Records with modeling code
#####
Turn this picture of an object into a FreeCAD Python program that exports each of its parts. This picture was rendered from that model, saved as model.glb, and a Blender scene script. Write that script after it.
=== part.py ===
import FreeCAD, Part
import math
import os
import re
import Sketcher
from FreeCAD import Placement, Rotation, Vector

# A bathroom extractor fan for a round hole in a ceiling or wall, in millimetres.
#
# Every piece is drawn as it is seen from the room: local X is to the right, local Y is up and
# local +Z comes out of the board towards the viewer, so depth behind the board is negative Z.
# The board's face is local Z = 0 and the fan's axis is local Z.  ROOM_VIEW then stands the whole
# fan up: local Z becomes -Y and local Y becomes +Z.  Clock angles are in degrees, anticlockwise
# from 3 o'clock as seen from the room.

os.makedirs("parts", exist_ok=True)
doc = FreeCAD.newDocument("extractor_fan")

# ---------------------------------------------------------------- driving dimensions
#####
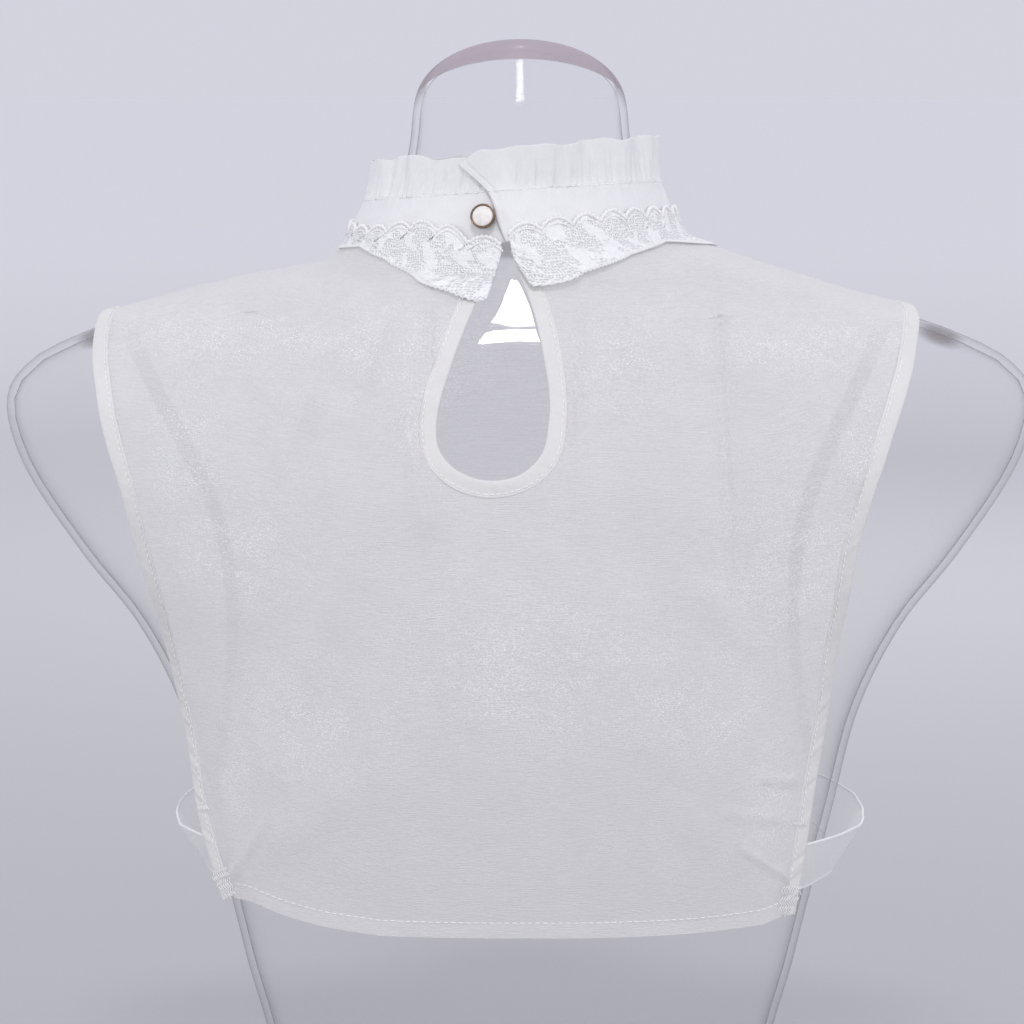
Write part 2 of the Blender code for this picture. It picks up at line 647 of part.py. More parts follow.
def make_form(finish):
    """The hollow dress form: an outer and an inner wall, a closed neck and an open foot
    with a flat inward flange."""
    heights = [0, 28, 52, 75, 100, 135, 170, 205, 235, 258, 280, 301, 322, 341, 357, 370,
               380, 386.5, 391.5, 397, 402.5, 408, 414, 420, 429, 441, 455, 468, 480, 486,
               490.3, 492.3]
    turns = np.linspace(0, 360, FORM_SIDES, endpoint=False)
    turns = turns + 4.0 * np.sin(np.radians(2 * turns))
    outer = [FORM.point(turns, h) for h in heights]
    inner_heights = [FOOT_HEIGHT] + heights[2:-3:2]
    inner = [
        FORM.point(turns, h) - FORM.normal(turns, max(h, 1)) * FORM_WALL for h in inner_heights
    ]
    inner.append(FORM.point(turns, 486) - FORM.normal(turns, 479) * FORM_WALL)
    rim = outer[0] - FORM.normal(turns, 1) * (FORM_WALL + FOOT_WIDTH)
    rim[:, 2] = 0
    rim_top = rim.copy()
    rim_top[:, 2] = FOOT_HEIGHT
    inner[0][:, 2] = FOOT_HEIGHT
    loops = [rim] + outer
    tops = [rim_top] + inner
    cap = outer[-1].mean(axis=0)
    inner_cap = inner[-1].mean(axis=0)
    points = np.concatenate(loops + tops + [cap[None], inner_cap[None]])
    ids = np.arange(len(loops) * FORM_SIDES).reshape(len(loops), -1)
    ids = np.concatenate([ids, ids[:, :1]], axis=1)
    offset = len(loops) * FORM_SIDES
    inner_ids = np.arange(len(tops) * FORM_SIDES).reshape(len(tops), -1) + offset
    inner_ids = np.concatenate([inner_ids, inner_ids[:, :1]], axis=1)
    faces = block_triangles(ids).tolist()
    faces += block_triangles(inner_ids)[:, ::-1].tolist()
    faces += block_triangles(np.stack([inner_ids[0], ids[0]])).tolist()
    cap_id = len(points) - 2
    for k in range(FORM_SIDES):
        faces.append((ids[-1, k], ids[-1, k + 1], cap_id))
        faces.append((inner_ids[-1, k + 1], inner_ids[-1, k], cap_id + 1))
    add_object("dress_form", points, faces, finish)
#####
- _Challenge_: From the records, copy every line that has the string "FreeCAD" in it.

- _Written solution_:
Turn this picture of an object into a FreeCAD Python program that exports each of its parts. This picture was rendered from that model, saved as model.glb, and a Blender scene script. Write that script after it.
import FreeCAD, Part
from FreeCAD import Placement, Rotation, Vector
doc = FreeCAD.newDocument("extractor_fan")